The convergence of manufacturing and IT, while laden with challenges such as security concerns and the necessity for constant upskilling, holds immense potential benefits. As Industry 4.0 persists in shaping the future, the integration promises a transformative journey where the boundaries between the physical and digital domains blur. This journey forecasts a future where manufacturing not only meets the demands of today but also envisions and creates limitless possibilities.

Promoting Your Industry 4.0 Investments

Many manufacturers are already benefiting from taking an Industry 4.0 strategy, leveraging artificial intelligence (AI), machine learning (ML), the Internet of Things (IoT) and automation.  And in a study by MPI Group, 61% of manufacturers say that they have increased profitability while 61% have indicated that Industry 4.0  is a competitive differentiator.

Manufacturers must communicate the advantages of Industry 4.0 investments to their customers.
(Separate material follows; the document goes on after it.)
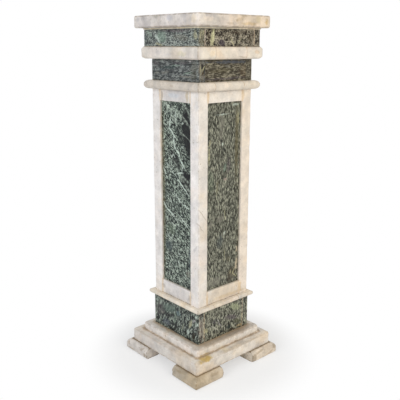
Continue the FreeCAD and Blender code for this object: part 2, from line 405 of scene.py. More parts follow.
    def marked(
        self,
        colour: Signal,
        place: Signal,
        ragged: Signal,
        texture: Signal,
        faces: Sequence[Face],
    ) -> Signal:
        """Lay the marks of some faces over a colour.

        Args:
            colour: what is under them.
            place: the place on the object, pushed about a little so that veins wander.
            ragged: noise that frays their edges.
            texture: the stone's own light and shade, about 1, which shows through them.
            faces: the marks by face.

        Returns:
            The colour with its marks.
        """
        fray = (ragged - 0.5) * 1.5
        grey = self.join(texture, texture, texture)
        for face in faces:
            seen = self.seen_from(face.side, place)
            for mark in face.marks:
                sockets = {
                    "Vector": seen,
                    "Location": (mark.along * MM, -face.reach * MM, mark.up * MM),
                    "Rotation": (0.0, -math.radians(mark.tilt), 0.0),
                    "Scale": (mark.half_length * MM, mark.depth * MM, mark.half_width * MM),
                }
                local = self.node("ShaderNodeMapping", {"vector_type": "TEXTURE"}, sockets)
                cover = (self.length(local) + fray).rise(1.15, 0.5)
                tint = self.multiply(mark.tint, grey)
                colour = self.mix(cover * mark.strength, colour, tint)
        return colour

    def surface(
        self,
        colour: Signal,
        roughness: Amount,
        relief: Signal | None = None,
        depth: float = 0.0,
        metallic: float = 0.0,
        gloss: float = 0.5,
    ) -> bpy.types.Material:
        """Close the material with one surface.

        Args:
            colour: its base colour.
            roughness: its roughness.
            relief: a height, from 0 to 1, that the light picks out.
            depth: how deep that relief is, in metres.
            metallic: 1 for bare metal.
            gloss: how strongly a stone mirrors, 0.5 for clean polish.

        Returns:
            The finished material.
        """
        sockets = {
            "Base Color": colour,
            "Roughness": roughness,
            "Metallic": metallic,
            "Specular IOR Level": gloss,
        }
        if relief is not None:
            bump = {"Height": relief, "Distance": depth, "Strength": 1.0}
            sockets["Normal"] = self.node("ShaderNodeBump", None, bump)
        shader = self.node("ShaderNodeBsdfPrincipled", None, sockets)
        self.node("ShaderNodeOutputMaterial", None, {"Surface": shader})
        return self.owner


# ---------------------------------------------------------------- finishes


@dataclass(frozen=True)
class WhiteMarble:
    """Cream white marble with soft grey clouds, ochre tints, and dirt with painted shade in its
    crevices.
    """

    name: str
    body: Colour = screen(228, 221, 210)
    cloud: Colour = screen(178, 174, 170)
    ochre: Colour = screen(222, 196, 158)
    blush: Colour = screen(224, 206, 194)
    dirt: Colour = screen(132, 112, 84)
    cloud_share: float = 0.5
    ochre_share: float = 0.5
    blush_share: float = 0.3
    vein_share: float = 0.35
    stain_share: float = 0.65
    speck_share: float = 0.35
    speck_scale: float = 62.0
    arris_dirt: float = 0.5
    crevice_dirt: float = 0.85
    mottling: float = 0.7
    roughness: float = 0.42
    faces: tuple[Face, ...] = ()

    @property
    def light(self) -> float:
        """What brings the mean shade of grain and mottling back to 1."""
        return 0.89 - self.mottling / 2

    def make(self) -> bpy.types.Material:
        """Build the material.

        Returns:
            The finished material.
        """
        paint = Painter.of_material(self.name)
        here = paint.coordinates()
        stone = paint.attribute("stone")
        place = paint.shift(here, paint.join(stone * 3.1, stone * 1.7, stone * 2.3))
        grain = paint.noise(place, 240.0, 3.0, 0.6)
        mottle = paint.noise(paint.warp(place, 40.0, 0.012), 30.0, 5.0, 0.62)
        ragged = paint.noise(place, 75.0, 5.0, 0.65)
        colour = self.clouded(paint, place)
        pushed = paint.warp(here, 55.0, 0.012)
        colour = paint.marked(colour, pushed, ragged, mottle * 0.4 + 0.8, self.faces)
        stain = (paint.attribute("stain") + (ragged - 0.5) * 1.1).rise(0.25, 1.05)
        colour = paint.mix(stain * self.stain_share, colour, self.ochre)
        # Darkening along the crevice lines: dirt, with painted shade in the crevices and under
        # overhangs.
        grime = paint.attribute("grime") + (ragged - 0.5) * 0.9 + (grain - 0.5) * 0.7
        grime = grime.rise(0.22, 0.95)
        colour = self.dirtied(paint, colour, place, ragged, grime)
        colour = paint.shade(colour, grain * 0.22 + mottle * self.mottling + self.light)
        roughness = grime * 0.25 + ragged * 0.16 + (self.roughness - 0.08)
        return paint.surface(colour, roughness, grain * 0.4 + ragged * 0.6, 0.3 * MM, gloss=0.35)

    def clouded(self, paint: Painter, place: Signal) -> Signal:
        """Lay the stone's tints, clouds and veins over its body colour.

        Args:
            paint: makes the nodes.
            place: the place in this stone, different for each.

        Returns:
            The clean stone's colour.
        """
        drift = paint.warp(place, 13.0, 0.045)
        rosy = paint.noise(paint.shift(drift, (4.0, 1.0, 2.0)), 12.0, 3.0).rise(0.48, 0.7)
        tint = paint.noise(paint.shift(drift, (7.0, 3.0, 5.0)), 10.0, 4.0, 0.6).rise(0.48, 0.68)
        clouds = paint.noise(drift, 17.0, 5.0, 0.6).rise(0.46, 0.7)
        veins = paint.ridge(paint.stretch(drift, (1.0, 1.0, 0.5)), 11.0, 0.02, 3.0)
        veins = veins * paint.noise(place, 16.0).rise(0.45, 0.6)
        colour = paint.mix(rosy * self.blush_share, self.body, self.blush)
        colour = paint.mix(tint * self.ochre_share, colour, self.ochre)
        colour = paint.mix(clouds * self.cloud_share, colour, self.cloud)
        return paint.mix(veins * self.vein_share, colour, self.cloud)

    def dirtied(
        self, paint: Painter, colour: Signal, place: Signal, ragged: Signal, grime: Signal
    ) -> Signal:
        """Lay dirt in the stone's pits and along its arrises, and dirt with painted shade in its
        crevices.

        Args:
            paint: makes the nodes.
            colour: the stone's colour.
            place: the place in this stone.
            ragged: noise that breaks the dirt up.
            grime: how thick the dirt and painted shade of the crevices lie, from 0 to 1.

        Returns:
            The dirty stone's colour.
        """
        specks = paint.cells(paint.warp(place, 90.0, 0.01), self.speck_scale, "F1")
        specks = specks.rise(0.2, 0.06) * ragged.rise(0.48, 0.56)
        worn = paint.attribute("arris").rise(0.5, 0.8) * ragged.rise(0.35, 0.58)
        colour = paint.mix(specks * self.speck_share, colour, self.dirt)
        colour = paint.mix(worn * self.arris_dirt, colour, self.dirt)
        return paint.mix(grime * self.crevice_dirt, colour, self.dirt)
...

By showcasing the enhanced efficiency, quality and customisation capabilities, manufacturers can strengthen their value proposition.

Customers are increasingly seeking suppliers who embrace cutting-edge technology to deliver innovative solutions and meet evolving demands. By highlighting how Industry 4.0 practices enhance product quality, reduce lead times, and offer greater flexibility, manufacturers can not only attract new customers but also retain existing ones.

Learn more about promoting Industry 4.0 investments and how Motion can help >

Conclusion

The collaboration between manufacturing and IT, driven by the principles of Industry 4.0, is bringing about the promise of a more interconnected, efficient and responsive industrial network. Intelligent data is propelling manufacturing into the future with the adoption of predictive maintenance, personalised production, and agile responses to market demands. While there are challenges and concerns such as security and workforce adaptation, Industry 4.0 emerges as a guiding force, towards increased efficiency, waste reduction, customisation capabilities, and accelerated innovation.